### WORK REQUIRED
Write out each line from the data below that includes the word "object".

### MATERIAL

## Begin

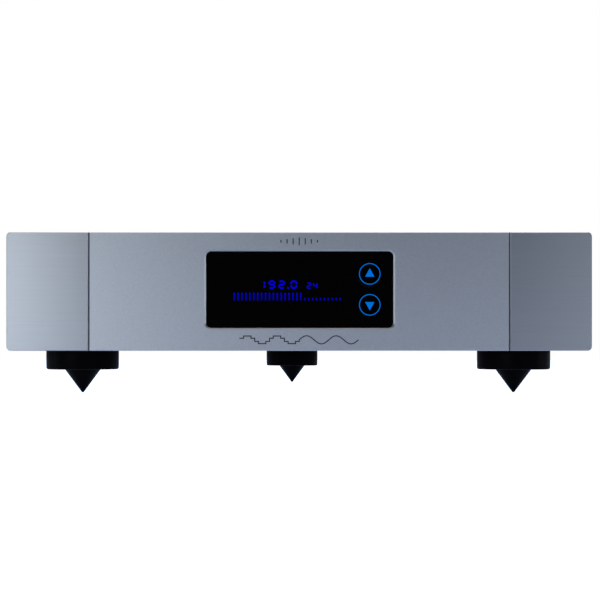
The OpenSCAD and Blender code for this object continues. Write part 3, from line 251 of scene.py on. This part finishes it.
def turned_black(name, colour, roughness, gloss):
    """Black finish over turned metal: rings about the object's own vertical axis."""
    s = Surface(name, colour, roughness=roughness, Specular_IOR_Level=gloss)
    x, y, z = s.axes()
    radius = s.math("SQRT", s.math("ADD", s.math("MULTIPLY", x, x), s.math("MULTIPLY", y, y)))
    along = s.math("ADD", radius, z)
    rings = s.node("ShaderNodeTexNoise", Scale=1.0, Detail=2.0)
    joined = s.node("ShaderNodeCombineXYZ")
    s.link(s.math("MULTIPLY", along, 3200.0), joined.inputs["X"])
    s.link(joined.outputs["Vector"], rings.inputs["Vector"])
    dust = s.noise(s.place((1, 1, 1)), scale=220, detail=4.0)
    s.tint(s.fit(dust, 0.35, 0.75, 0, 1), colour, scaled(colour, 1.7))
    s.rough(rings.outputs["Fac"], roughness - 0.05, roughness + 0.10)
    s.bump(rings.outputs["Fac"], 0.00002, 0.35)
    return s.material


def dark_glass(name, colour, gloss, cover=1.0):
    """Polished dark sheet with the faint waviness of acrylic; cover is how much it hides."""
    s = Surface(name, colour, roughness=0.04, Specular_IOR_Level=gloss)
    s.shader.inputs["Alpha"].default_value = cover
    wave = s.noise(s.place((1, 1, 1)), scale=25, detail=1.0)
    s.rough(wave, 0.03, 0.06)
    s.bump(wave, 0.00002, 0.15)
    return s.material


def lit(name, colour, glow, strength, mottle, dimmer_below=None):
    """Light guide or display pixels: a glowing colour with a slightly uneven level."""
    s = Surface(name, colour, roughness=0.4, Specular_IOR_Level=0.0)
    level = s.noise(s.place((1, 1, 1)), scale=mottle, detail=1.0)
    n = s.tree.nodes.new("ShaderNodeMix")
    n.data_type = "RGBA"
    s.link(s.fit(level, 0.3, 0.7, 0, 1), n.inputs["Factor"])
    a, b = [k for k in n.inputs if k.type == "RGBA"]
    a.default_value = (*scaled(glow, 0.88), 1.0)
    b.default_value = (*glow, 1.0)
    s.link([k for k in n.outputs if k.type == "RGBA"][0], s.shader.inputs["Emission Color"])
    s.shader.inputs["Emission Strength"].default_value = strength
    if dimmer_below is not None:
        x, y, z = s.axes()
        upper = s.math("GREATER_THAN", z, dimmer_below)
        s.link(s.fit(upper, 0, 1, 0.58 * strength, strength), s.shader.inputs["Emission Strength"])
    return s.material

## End

### FINAL ANSWER
The OpenSCAD and Blender code for this object continues. Write part 3, from line 251 of scene.py on. This part finishes it.
    """Black finish over turned metal: rings about the object's own vertical axis."""